— Start of Records for this task —

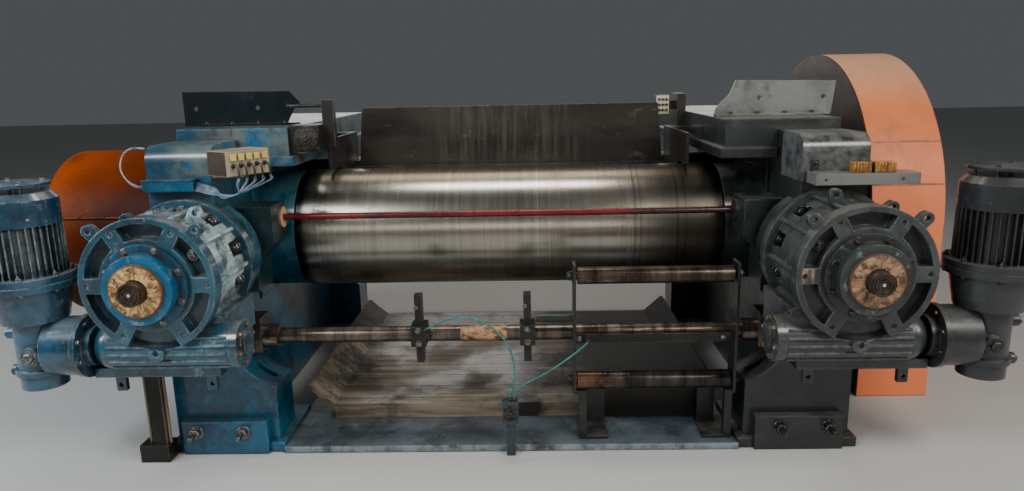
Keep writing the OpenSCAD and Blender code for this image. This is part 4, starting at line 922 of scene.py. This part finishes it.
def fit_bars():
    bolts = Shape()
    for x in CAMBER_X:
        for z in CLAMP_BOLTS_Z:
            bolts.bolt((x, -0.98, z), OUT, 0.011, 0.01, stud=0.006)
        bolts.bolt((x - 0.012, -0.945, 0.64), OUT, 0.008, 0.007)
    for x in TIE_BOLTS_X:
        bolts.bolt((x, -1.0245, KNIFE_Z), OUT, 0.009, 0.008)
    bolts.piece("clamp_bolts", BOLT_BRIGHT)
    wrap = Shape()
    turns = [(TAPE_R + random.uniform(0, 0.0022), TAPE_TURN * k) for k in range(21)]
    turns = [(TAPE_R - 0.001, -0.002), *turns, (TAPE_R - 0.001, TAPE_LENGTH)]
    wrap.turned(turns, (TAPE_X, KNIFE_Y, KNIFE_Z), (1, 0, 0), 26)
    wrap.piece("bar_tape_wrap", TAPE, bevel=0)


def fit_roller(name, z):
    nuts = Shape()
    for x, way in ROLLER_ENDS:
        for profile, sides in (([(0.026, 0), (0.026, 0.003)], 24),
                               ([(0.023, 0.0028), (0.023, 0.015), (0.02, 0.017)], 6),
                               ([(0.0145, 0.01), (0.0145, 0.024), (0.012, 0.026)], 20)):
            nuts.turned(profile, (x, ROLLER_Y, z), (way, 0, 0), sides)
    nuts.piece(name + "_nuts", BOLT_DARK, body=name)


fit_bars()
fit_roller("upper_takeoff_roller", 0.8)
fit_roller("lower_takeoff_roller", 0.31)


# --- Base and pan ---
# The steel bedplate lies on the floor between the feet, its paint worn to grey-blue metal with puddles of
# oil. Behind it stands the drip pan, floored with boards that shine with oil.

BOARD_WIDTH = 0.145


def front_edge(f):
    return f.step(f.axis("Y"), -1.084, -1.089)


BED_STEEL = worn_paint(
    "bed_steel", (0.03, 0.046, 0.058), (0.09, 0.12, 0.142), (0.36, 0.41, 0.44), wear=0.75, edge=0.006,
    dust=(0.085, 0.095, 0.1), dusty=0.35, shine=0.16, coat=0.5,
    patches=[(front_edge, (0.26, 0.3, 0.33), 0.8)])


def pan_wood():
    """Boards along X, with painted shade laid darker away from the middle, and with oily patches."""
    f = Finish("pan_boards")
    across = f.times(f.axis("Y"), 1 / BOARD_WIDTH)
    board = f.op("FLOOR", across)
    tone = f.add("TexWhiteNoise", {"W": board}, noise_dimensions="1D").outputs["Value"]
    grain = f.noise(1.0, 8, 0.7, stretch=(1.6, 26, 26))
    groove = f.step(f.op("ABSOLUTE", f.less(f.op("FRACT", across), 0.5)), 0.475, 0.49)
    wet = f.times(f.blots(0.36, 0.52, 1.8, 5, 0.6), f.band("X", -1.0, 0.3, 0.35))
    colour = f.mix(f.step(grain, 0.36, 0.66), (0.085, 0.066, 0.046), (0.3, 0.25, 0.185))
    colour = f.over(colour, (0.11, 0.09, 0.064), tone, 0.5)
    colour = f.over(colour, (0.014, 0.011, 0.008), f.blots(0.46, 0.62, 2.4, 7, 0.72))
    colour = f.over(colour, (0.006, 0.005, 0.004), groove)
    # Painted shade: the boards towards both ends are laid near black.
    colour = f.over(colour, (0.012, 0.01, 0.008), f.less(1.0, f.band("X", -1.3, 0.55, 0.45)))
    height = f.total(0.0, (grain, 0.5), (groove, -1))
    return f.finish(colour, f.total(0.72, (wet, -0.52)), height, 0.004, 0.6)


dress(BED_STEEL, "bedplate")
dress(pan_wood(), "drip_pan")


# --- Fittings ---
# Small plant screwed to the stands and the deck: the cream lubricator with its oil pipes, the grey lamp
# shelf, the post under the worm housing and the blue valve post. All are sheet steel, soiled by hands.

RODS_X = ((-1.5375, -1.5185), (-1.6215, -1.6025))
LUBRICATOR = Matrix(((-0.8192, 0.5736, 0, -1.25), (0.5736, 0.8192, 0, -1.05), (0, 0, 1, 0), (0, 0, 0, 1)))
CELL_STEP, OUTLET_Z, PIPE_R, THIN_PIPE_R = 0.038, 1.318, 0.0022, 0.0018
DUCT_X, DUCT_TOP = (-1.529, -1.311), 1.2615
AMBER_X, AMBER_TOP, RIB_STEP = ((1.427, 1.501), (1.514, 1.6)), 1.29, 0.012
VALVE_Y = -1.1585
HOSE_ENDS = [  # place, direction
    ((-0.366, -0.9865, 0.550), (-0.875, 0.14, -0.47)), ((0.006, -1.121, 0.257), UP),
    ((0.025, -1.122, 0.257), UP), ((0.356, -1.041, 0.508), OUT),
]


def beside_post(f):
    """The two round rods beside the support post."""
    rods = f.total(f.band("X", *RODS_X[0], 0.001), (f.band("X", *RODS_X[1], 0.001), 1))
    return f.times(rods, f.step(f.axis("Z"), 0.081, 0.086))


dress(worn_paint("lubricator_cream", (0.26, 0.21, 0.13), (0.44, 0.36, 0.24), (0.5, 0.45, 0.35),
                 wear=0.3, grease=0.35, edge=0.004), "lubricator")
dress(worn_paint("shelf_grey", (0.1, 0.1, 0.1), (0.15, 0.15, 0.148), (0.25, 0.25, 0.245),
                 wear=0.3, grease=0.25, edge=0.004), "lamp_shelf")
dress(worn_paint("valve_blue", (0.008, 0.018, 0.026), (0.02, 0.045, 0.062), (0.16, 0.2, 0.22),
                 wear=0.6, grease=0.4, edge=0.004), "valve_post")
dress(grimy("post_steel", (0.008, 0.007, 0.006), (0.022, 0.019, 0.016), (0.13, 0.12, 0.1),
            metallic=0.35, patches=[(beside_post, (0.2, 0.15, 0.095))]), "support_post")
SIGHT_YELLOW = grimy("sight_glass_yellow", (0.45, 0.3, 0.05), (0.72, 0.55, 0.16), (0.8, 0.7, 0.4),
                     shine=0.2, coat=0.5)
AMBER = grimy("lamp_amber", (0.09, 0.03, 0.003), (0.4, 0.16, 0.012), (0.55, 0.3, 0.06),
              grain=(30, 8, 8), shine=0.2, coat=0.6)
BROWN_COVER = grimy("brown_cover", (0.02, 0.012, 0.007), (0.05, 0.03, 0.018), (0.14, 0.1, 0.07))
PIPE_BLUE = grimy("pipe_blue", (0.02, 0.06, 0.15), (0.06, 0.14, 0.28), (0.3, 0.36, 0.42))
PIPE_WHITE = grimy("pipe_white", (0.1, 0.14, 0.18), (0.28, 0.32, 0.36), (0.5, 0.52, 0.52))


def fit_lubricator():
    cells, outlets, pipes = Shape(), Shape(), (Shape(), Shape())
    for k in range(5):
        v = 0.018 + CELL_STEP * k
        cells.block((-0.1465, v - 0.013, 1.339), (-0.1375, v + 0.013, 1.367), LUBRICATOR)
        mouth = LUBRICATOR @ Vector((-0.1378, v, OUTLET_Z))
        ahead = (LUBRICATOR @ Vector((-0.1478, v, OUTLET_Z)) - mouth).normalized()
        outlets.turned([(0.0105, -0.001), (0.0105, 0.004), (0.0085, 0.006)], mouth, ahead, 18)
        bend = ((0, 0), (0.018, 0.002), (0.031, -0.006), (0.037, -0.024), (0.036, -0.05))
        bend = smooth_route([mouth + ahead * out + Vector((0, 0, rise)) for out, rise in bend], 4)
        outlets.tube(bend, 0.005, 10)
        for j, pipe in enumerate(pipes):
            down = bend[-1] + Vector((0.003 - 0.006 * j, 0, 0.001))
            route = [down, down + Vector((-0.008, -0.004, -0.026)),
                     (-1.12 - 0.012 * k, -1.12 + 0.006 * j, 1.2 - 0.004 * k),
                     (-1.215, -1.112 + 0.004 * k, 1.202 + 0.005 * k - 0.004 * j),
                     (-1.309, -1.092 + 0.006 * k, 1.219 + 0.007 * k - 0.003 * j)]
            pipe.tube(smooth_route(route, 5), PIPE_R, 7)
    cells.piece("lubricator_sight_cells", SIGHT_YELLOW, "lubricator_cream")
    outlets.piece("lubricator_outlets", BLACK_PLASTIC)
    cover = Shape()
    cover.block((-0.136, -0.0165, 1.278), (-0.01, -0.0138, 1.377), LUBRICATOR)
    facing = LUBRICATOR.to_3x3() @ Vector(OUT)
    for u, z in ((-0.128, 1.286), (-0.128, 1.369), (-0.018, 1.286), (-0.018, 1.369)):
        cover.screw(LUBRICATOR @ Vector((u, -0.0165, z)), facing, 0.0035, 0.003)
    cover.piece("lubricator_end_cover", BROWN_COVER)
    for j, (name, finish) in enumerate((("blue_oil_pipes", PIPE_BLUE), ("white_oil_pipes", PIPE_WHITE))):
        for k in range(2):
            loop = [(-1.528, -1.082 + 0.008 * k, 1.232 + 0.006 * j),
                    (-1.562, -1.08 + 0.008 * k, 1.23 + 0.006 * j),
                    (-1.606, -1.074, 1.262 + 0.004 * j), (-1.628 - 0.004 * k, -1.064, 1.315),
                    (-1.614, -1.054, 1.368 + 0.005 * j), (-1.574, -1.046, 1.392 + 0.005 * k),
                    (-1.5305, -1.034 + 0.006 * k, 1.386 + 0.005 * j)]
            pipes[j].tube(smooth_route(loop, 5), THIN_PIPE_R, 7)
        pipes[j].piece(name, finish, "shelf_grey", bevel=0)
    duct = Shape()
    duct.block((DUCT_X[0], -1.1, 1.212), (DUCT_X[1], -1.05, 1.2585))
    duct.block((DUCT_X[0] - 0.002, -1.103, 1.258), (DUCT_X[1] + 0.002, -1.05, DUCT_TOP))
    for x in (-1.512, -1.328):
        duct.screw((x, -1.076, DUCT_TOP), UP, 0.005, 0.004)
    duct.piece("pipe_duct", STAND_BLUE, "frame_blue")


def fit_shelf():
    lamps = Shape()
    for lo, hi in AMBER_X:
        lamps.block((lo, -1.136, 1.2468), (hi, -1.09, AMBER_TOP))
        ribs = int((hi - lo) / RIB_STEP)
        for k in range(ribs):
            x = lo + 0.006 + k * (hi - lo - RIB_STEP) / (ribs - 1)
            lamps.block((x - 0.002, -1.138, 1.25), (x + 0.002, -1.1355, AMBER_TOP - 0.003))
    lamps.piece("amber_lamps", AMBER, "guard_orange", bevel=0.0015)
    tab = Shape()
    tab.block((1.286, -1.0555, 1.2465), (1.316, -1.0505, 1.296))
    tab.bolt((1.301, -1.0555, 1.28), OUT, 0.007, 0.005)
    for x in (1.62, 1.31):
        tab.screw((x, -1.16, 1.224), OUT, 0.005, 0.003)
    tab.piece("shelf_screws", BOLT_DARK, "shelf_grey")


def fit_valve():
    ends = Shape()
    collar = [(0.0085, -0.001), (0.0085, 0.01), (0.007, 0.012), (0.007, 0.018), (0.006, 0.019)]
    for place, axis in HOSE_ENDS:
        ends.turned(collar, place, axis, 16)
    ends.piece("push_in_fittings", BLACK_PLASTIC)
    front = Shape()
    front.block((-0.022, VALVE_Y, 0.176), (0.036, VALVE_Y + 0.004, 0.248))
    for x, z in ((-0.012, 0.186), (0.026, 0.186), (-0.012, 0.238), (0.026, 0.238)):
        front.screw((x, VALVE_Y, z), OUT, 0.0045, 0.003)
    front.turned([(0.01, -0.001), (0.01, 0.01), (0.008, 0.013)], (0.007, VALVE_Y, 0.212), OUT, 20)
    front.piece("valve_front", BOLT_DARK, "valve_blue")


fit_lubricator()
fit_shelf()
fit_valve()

— End of Records for this task —
— Start of Records for this task —

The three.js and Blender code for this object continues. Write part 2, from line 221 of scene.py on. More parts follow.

— End of Records for this task —
— Start of Records for this task —

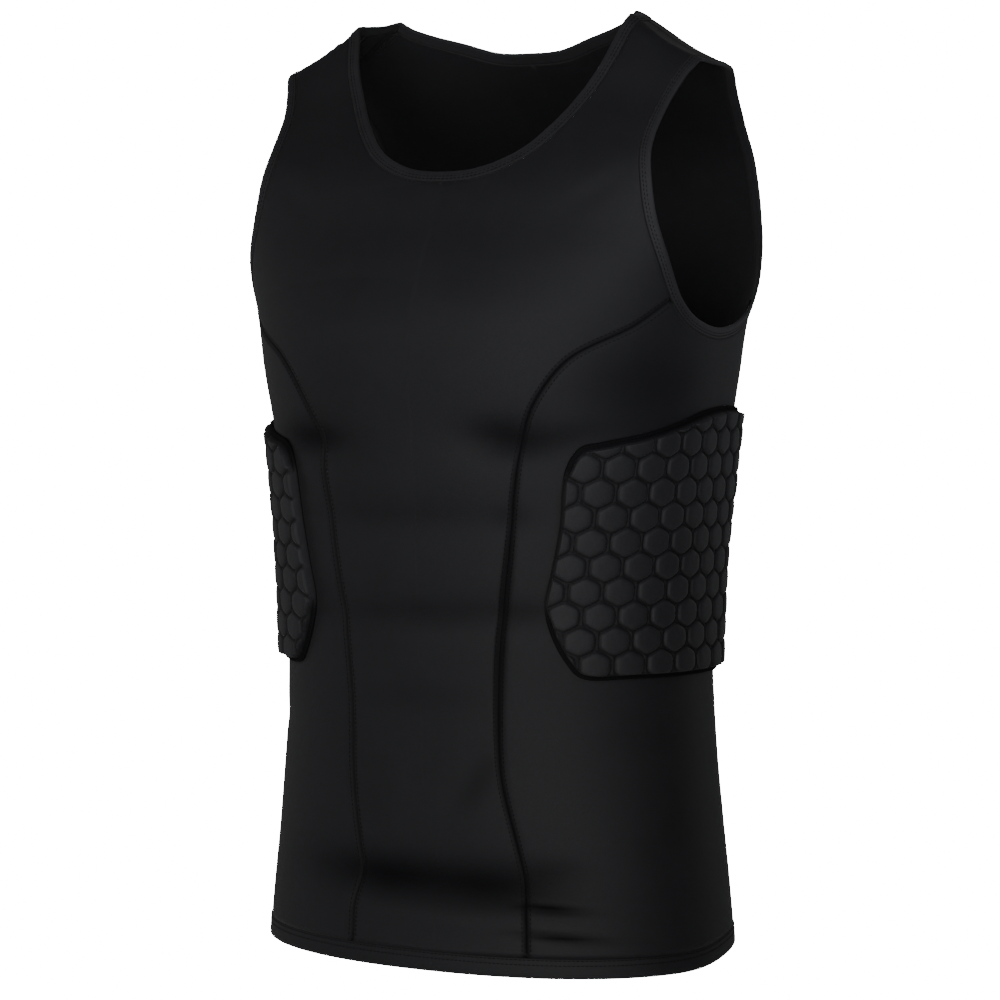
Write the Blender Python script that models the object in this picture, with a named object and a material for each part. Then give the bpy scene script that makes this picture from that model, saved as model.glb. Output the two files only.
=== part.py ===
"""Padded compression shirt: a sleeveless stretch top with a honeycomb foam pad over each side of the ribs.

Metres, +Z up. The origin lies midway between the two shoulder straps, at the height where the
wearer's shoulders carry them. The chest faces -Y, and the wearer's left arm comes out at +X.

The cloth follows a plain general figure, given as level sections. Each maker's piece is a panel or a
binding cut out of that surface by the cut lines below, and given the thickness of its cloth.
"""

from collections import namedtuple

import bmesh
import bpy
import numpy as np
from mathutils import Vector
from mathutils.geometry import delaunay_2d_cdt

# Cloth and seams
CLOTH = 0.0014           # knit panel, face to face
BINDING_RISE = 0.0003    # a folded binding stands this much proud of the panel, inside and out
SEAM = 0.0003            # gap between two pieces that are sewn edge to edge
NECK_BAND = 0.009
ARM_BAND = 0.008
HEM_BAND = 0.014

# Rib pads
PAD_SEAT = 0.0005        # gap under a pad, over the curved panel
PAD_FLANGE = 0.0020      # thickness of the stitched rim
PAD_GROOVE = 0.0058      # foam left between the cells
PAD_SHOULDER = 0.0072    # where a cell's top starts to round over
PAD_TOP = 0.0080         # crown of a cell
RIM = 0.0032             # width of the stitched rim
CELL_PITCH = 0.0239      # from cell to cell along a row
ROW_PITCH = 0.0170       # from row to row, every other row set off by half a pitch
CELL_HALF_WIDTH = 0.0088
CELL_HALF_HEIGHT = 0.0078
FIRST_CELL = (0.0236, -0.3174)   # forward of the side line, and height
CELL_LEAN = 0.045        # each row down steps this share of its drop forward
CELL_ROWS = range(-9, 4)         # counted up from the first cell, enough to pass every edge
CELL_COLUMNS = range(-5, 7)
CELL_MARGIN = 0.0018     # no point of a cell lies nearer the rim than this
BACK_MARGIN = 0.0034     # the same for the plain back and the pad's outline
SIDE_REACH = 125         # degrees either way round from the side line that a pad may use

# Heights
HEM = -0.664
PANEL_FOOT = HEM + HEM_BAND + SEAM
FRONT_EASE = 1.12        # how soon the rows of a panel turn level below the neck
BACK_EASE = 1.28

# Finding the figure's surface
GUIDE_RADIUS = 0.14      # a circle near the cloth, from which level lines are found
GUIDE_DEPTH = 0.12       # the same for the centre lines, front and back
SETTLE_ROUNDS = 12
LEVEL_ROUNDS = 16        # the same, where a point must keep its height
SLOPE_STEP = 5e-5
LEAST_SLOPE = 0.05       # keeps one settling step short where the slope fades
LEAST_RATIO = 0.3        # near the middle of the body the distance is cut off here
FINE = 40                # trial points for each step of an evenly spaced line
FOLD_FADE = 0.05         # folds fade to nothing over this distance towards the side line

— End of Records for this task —

### Exercise brief
Copy the lines from the entries above in which the word "Write" appears.

### Answer
The three.js and Blender code for this object continues. Write part 2, from line 221 of scene.py on. More parts follow.
Write the Blender Python script that models the object in this picture, with a named object and a material for each part. Then give the bpy scene script that makes this picture from that model, saved as model.glb. Output the two files only.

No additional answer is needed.